The Hall of Fame actually had its beginnings in 1935, when plans were made to build a museum devoted to baseball and its 100-year history. A private organization based in Cooperstown called the Clark Foundation thought that establishing the Baseball Hall of Fame in their city would help to reinvigorate the area’s Depression-ravaged economy by attracting tourists. To help sell the idea, the foundation advanced the idea that U.S. Civil War hero Abner Doubleday invented baseball in Cooperstown.

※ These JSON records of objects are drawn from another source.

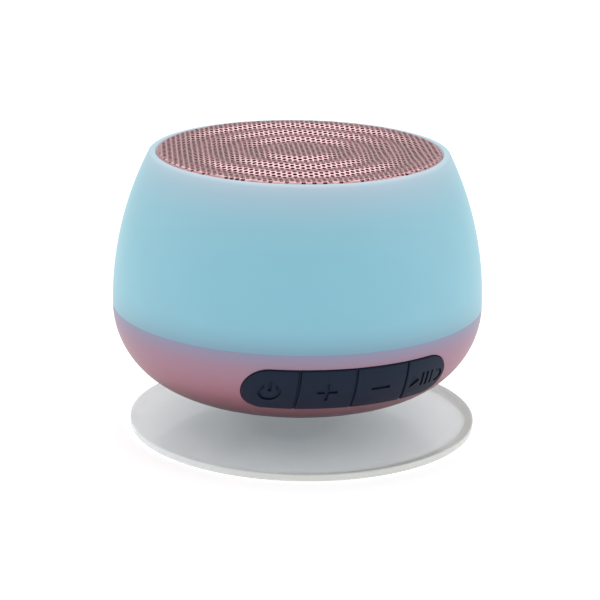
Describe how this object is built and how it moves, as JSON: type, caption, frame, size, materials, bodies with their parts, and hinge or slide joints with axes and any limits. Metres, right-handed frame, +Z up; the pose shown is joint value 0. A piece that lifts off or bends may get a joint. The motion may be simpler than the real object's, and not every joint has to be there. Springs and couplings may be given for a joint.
{
  "type": "shower speaker",
  "caption": "Round splash-proof speaker with a frosted lamp shell, perforated grille, keys on the base and a clear suction cup under it.",
  "frame": {"origin": "centre of the suction cup's contact plane", "axes": "+Z up through the body, -Y towards the keys, +Y towards the charging port"},
  "size_m": [0.088, 0.0881, 0.067],
  "materials": {
    "clear_pvc": "clear, glossy",
    "lamp_shell": "frosted, lit from inside",
    "rose_paint": "satin metallic paint",
    "rose_steel": "perforated, plated",
    "key_rubber": "matt",
    "dark_rubber": "matt",
    "seal_rubber": "soft",
    "black_plastic": "matt",
    "white_plastic": "matt reflector",
    "bearing_plastic": "slippery",
    "board_green": "solder mask",
    "board_white": "solder mask",
    "chip_black": "moulded",
    "connector": "moulded",
    "switch_metal": "pressed",
    "screw_steel": "zinc plated",
    "stainless": "turned",
    "basket_black": "black paint",
    "magnet": "sintered",
    "motor_steel": "zinc plated",
    "copper": "enamelled wire",
    "former": "thin sheet",
    "paper": "pressed paper",
    "spider_cloth": "resin cloth",
    "black_cloth": "woven",
    "cell_pouch": "laminated foil",
    "wire_sheath": "sheath",
    "ribbon": "film",
    "led": "lens"
  },
  "bodies": {
    "suction_cup": {"suction_cup": "clear_pvc"},
    "cup_core": {"cup_stud": "stainless", "stud_seal": "dark_rubber", "pivot_washer": "stainless", "pivot_screw": "screw_steel"},
    "port_flap": {"port_cover": "dark_rubber"},
    "driver_cone": {"cone": "paper", "dust_cap": "paper", "coil_former": "former", "voice_coil": "copper"},
    "power_key": {"key_power": "key_rubber", "plunger_power": "bearing_plastic"},
    "plus_key": {"key_plus": "key_rubber", "plunger_plus": "bearing_plastic"},
    "minus_key": {"key_minus": "key_rubber", "plunger_minus": "bearing_plastic"},
    "play_key": {"key_play": "key_rubber", "plunger_play": "bearing_plastic"},
    "housing": {"socket_bush": "bearing_plastic", "base_shell": "rose_paint", "seam_seal": "seal_rubber", "keypad_mat": "dark_rubber", "keypad_bracket": "black_plastic", "bracket_screws": "screw_steel", "key_board": "board_green", "key_board_screws": "screw_steel", "tact_switches": "switch_metal", "port_cover_anchor": "dark_rubber", "main_board": "board_green", "bluetooth_chip": "chip_black", "amplifier_chip": "chip_black", "capacitors": "former", "board_connectors": "connector", "usb_socket": "switch_metal", "microphone": "dark_rubber", "battery_tray": "black_plastic", "battery": "cell_pouch", "board_screws": "screw_steel", "inner_frame": "white_plastic", "led_board": "board_white", "led_chips": "led", "case_screws": "screw_steel", "diffuser_shell": "lamp_shell", "top_seal": "seal_rubber", "driver_gasket": "dark_rubber", "driver_basket": "basket_black", "terminal_strip": "board_green", "driver_screws": "screw_steel", "driver_top_plate": "motor_steel", "driver_magnet": "magnet", "driver_yoke": "motor_steel", "spider": "spider_cloth", "cone_surround": "dark_rubber", "grille": "rose_steel", "grille_cloth": "black_cloth", "speaker_wires": "wire_sheath", "battery_wires": "wire_sheath", "led_wires": "wire_sheath", "key_ribbon": "ribbon"}
  },
  "joints": [
    {"name": "cup_press", "type": "slide", "parent": "suction_cup", "child": "cup_core", "axis": [0, 0, 1], "range_m": [-0.0018, 0], "stiffness_N_per_m": 3000, "springref_m": 0.0012, "deforming": ["suction_cup"]},
    {"name": "housing_swivel", "type": "hinge", "parent": "cup_core", "child": "housing", "pos_m": [0, 0, 0.013], "axis": [0, 0, 1], "continuous": true},
    {"name": "power_key_press", "type": "slide", "parent": "housing", "child": "power_key", "axis": [0, 1, 0], "range_m": [0, 0.0006], "stiffness_N_per_m": 100},
    {"name": "plus_key_press", "type": "slide", "parent": "housing", "child": "plus_key", "axis": [0, 1, 0], "range_m": [0, 0.0006], "stiffness_N_per_m": 100},
    {"name": "minus_key_press", "type": "slide", "parent": "housing", "child": "minus_key", "axis": [0, 1, 0], "range_m": [0, 0.0006], "stiffness_N_per_m": 100},
    {"name": "play_key_press", "type": "slide", "parent": "housing", "child": "play_key", "axis": [0, 1, 0], "range_m": [0, 0.0006], "stiffness_N_per_m": 100},
    {"name": "port_cover_swing", "type": "hinge", "parent": "housing", "child": "port_flap", "pos_m": [0.007, 0.0421, 0.0225], "axis": [0, 0, -1], "range_deg": [0, 100]},
    {"name": "cone_stroke", "type": "slide", "parent": "housing", "child": "driver_cone", "axis": [0, 0, 1], "range_m": [-0.0015, 0.0015], "stiffness_N_per_m": 400, "deforming": ["spider", "cone_surround"]}
  ]
}
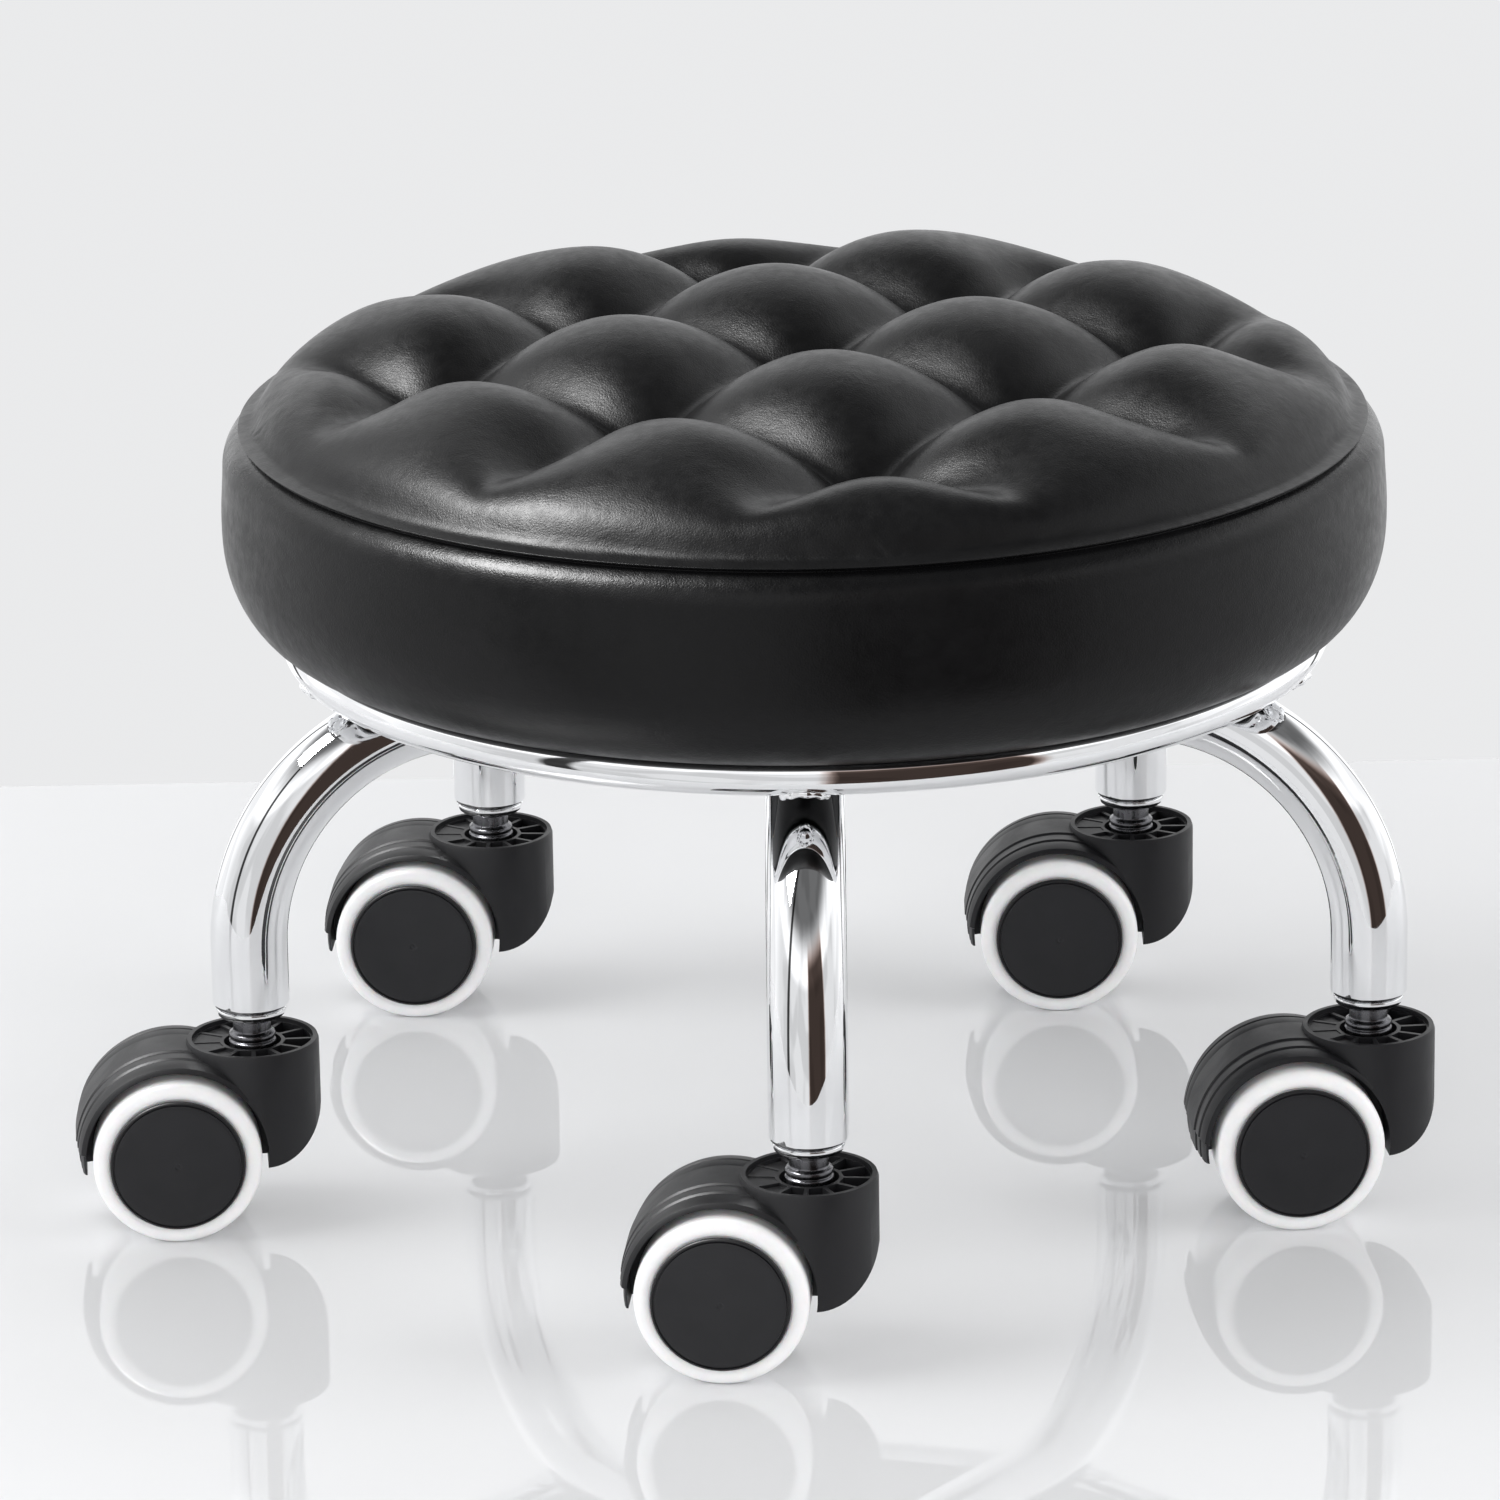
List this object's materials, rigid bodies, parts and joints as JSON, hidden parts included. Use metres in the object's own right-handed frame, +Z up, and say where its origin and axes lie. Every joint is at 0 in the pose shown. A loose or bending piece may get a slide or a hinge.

The story proved to be phony, but baseball officials, eager to capitalize on the marketing and publicity potential of a museum to honor the game’s greats, gave their support to the project anyway.

In preparation for the dedication of the Hall of Fame in 1939—thought by many to be the centennial of baseball—the Baseball Writers’ Association of America chose the five greatest superstars of the game as the first class to be inducted: Ty Cobb was the most productive hitter in history; Babe Ruth was both an ace pitcher and the greatest home-run hitter to play the game; Honus Wagner was a versatile star shortstop and batting champion; Christy Matthewson had more wins than any pitcher in National League history; and Walter Johnson was considered one of the most powerful pitchers to ever have taken the mound.

Today, with approximately 350,000 visitors per year, the Hall of Fame continues to be the hub of all things baseball.